Ascensions en finesse et en discrétion
Excellente grimpeuse de libre, amatrice de petites prises et de mouvements fins, Silvia Vidal utilise principalement les méthodes de l’escalade artificielle pour progresser lors de ses expéditions en solitaire. Tout en forant le moins possible la paroi, elle glisse des coinceurs dans les fissures, martèle des coins de cuivre ou d’aluminium dans les interstices de roche, se suspend à des crochets et, pas à pas, petit à petit, prend de l’altitude.
Honorée par les Piolets d’or pour son esprit d’exploration et son haut niveau d’engagement et d’autonomie, Silvia Vidal, déjà reconnue sur la péninsule Ibérique reçoit là les hommages de la sphère mondiale de la montagne. Mais ses amis sourient: «Ça doit la toucher mais, au fond, elle se fiche de ce genre de reconnaissance. Silvia, elle grimpe pour elle.» Son escalade est une quête intérieure.
L’escalade artificielle est pratiquée par une minorité de grimpeurs. Il s’agit d’évoluer sur des parois grâce à des points de progression placés dans des anfractuosités de roche et reliés à des étriers sur lesquels le grimpeur s’élèvera. Dans l’idéal, ces points seront retirés une fois le grimpeur passé.

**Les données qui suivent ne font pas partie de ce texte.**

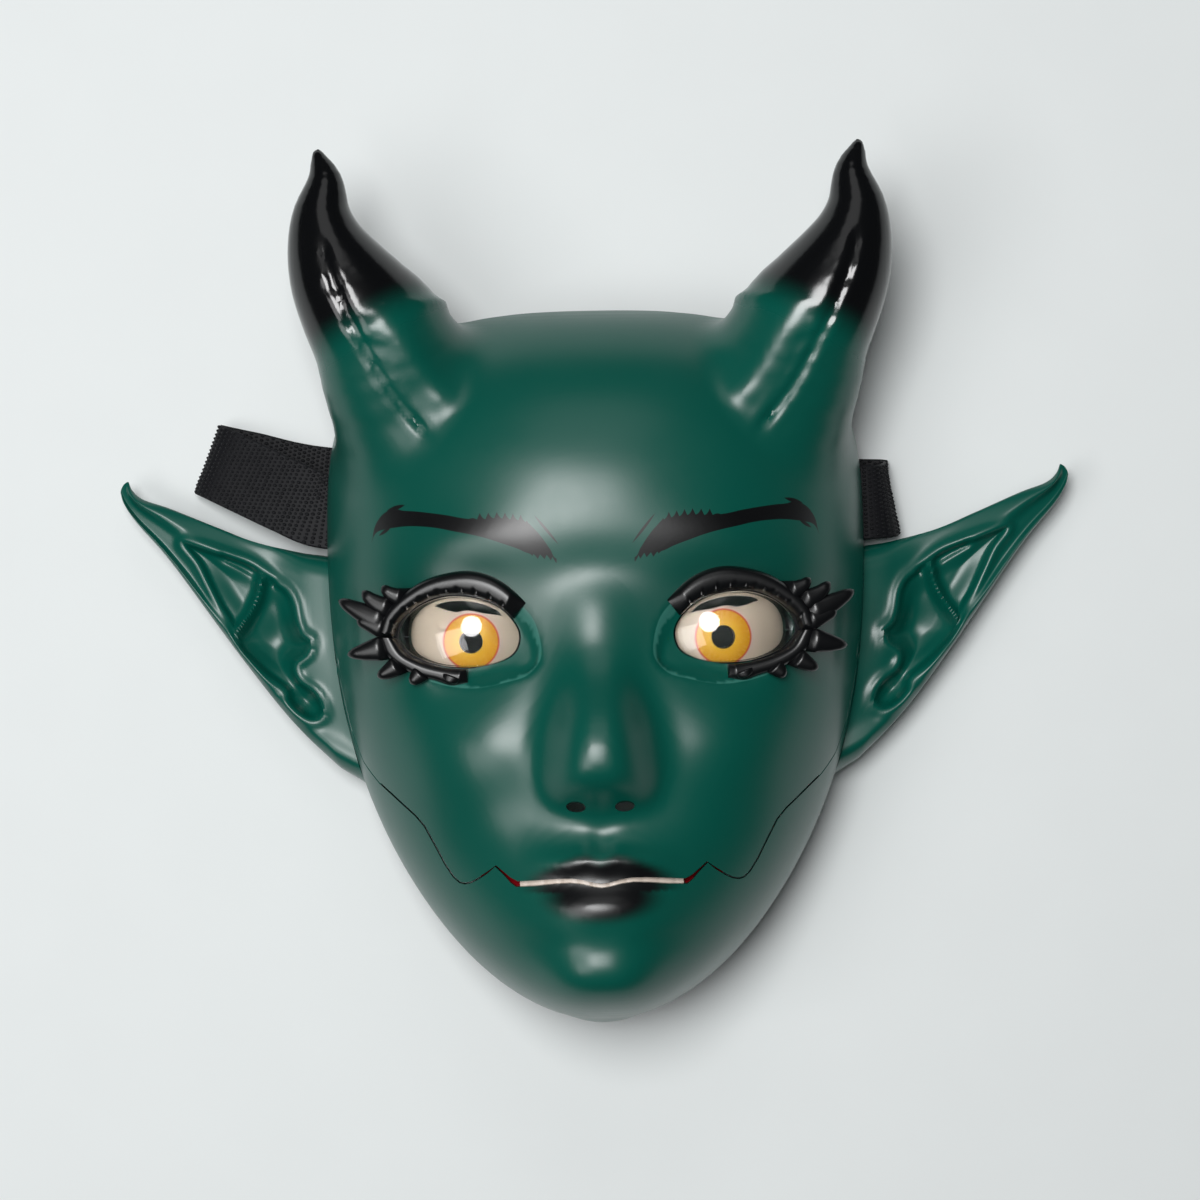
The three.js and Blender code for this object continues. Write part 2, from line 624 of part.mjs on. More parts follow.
// Head strap: flat webbing with a hemmed end inside each slot, laid across under the raised rim
const strapStations = [
  { at: [-77, 31, slot.z], lean: 0, tangent: [-1, 0, 0] },
  { at: [-92, 31.8, slot.z - 0.4], lean: 0.05, tangent: [-1, 0.2, -0.1] },
  { at: [-104, 37, 17], lean: 0.25, tangent: [-1, 0.42, -0.2] },
  { at: [-117, 43.4, 14], lean: 0.38, tangent: [-1, 0.45, -0.3] },
  { at: [-127, 48.4, 10.8], lean: 0.4, tangent: [-1, 0.42, -0.5] },
  { at: [-131.2, 50.4, 6.4], lean: 0.4, tangent: [-0.1, 0, -1] },
  { at: [-127.6, 49.6, 2], lean: 0.38, tangent: [1, -0.25, -0.4] },
  { at: [-118, 47.4, 1.2], lean: 0.24, tangent: [1, -0.24, 0] },
  { at: [-92, 41.6, 1.2], lean: 0.18, tangent: [1, -0.18, 0] },
  { at: [-40, 38, 1.2], lean: 0.06, tangent: [1, -0.06, 0] },
  { at: [40, 35, 1.2], lean: 0.04, tangent: [1, -0.04, 0] },
  { at: [93, 34, 1.2], lean: 0.02, tangent: [1, 0, 0] },
  { at: [98.6, 33.2, 4.4], lean: 0, tangent: [0.6, 0, 1] },
  { at: [100.4, 32.4, 10.2], lean: 0, tangent: [0, 0, 1] },
  { at: [98.2, 31.6, 16], lean: 0, tangent: [-0.7, 0, 1] },
  { at: [92, 31.2, slot.z], lean: 0, tangent: [-1, 0, 0.1] },
  { at: [77, 31, slot.z], lean: 0, tangent: [-1, 0, 0] },
];
const strapRings = strapStations.map(({ at, lean, tangent }) => {
  const along = new THREE.Vector3(...tangent).normalize();
  const width = new THREE.Vector3(lean, 1, 0).projectOnPlane(along).normalize();
  const face = along.clone().cross(width);
  return [[-1, -1], [1, -1], [1, 1], [-1, 1]].map(([u, v]) => new THREE.Vector3(...at)
    .addScaledVector(width, u * webbing.width / 2)
    .addScaledVector(face, v * webbing.thickness / 2).toArray());
});
const strap = solidOf(skin(strapRings));

const paint = (color, roughness, metalness = 0) => new THREE.MeshStandardMaterial({
  color, roughness, metalness,
});
const finishes = {
  green: paint(0x0b5547, 0.38),
  black: paint(0x0a0a0b, 0.22),
  clear: paint(0xf2f6f7, 0.05),
  print: paint(0xdecfbd, 0.4),
  teeth: paint(0xe1cdbe, 0.35),
  red: paint(0x82000f, 0.45),
  webbing: paint(0x161617, 0.85),
};
const mask = new THREE.Group();
mask.position.y = frameShift;

function place(name, geometry, material) {
  const mesh = new THREE.Mesh(geometry, material);
  mesh.name = name;
  mask.add(mesh);
}

// A piece on the +X side and its mirror image on the other, each cut to sit on the shell
function placePair(name, solid, material, cutters = []) {
  const pair = { right_: solid, left_: solidOf(mirrored(geometryOf(solid))) };
  for (const [side, whole] of Object.entries(pair)) {
    const cut = cutters.reduce((left, cutter) => left.subtract(cutter), whole);
    place(side + name, geometryOf(cut), material);
  }
}

place('face_shell', geometryOf(faceSolid), finishes.green);
place('jaw', geometryOf(jawSolid), finishes.green);
placePair('ear', ear(), finishes.green, [besideFace, clearOfJaw]);
placePair('eye', printed, finishes.print);
placePair('lens', lens, finishes.clear);
placePair('upper_lash', lash(upperBand, upperSpikes), finishes.black, [besideFace]);
placePair('lower_lash', lash(lowerBand, lowerSpikes), finishes.black, [besideFace]);
place('teeth', teethBar, finishes.teeth);
place('mouth_lining', liningBar, finishes.red);
place('strap', geometryOf(strap), finishes.webbing);

export default mask;
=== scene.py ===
import math
import bpy
import numpy as np
from mathutils import Matrix, Vector


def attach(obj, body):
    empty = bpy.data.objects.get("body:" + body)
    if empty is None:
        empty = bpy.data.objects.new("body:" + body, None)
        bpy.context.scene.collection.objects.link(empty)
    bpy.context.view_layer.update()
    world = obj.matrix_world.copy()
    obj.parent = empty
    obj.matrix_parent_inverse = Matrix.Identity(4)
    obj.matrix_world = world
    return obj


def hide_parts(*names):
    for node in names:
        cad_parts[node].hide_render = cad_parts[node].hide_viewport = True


# Horned creature mask, lying face up. Sizes in the dictionaries are millimetres in face coordinates:
# x across, y from chin to horns, z out of the face. frameShift brings y into the frame's place.
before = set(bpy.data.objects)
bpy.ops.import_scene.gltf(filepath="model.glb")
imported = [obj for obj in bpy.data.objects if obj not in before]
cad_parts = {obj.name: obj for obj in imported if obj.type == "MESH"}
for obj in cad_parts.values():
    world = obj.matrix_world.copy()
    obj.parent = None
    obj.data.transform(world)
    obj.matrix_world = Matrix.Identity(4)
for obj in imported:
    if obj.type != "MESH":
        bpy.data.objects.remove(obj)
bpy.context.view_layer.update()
scene = bpy.context.scene
frameShift = -5.4
print("frame loaded:", len(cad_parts), "nodes")


# small maths helpers
def mix(a, b, t):
    return a + (b - a) * t


def smooth(lo, hi, v):
    t = np.clip((v - lo) / (hi - lo), 0, 1)
    return t * t * (3 - 2 * t)


def bump(d, width):
    return np.exp(-((d / width) ** 2))


def smoothMin(a, b, k):
    h = np.maximum(k - np.abs(a - b), 0) / k
    return np.minimum(a, b) - h * h * k * 0.25


def spline(points, count):  # Catmull-Rom through the points, count samples
    p = np.array(points, float)
    ends = np.vstack([2 * p[0] - p[1], p, 2 * p[-1] - p[-2]])
    place = np.linspace(0, len(p) - 1, count)
    i = np.minimum(place.astype(int), len(p) - 2)
    t = (place - i)[:, None]
    a, b, c, d = ends[i], ends[i + 1], ends[i + 2], ends[i + 3]
    bend, turn = 2 * a - 5 * b + 4 * c - d, 3 * b - a - 3 * c + d
    return 0.5 * (2 * b + (c - a) * t + bend * t ** 2 + turn * t ** 3)


def closedSpline(points, count):
    p = list(points)
    whole = spline(p[-2:] + p + p[:3], (len(p) + 4) * 16 + 1)
    loop = whole[2 * 16:(len(p) + 2) * 16]
    pick = np.linspace(0, len(loop), count, endpoint=False).astype(int)
    return loop[pick]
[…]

La discipline considère essentiellement l’engagement mental nécessaire à la progression pour évaluer la difficulté de la voie. Si le niveau A0 (le plus facile) implique de se tirer simplement sur des points en place, le A4+ offre de rares possibilités d’assurage et impose des successions de 10 à 20 mouvements sur des points de progression le long d’une dizaine de mètres sans protection. Plusieurs heures sont nécessaires pour gravir une longueur de corde. En A4+, la chute potentielle peut atteindre les 50 mètres. A6 est la difficulté la plus élevée.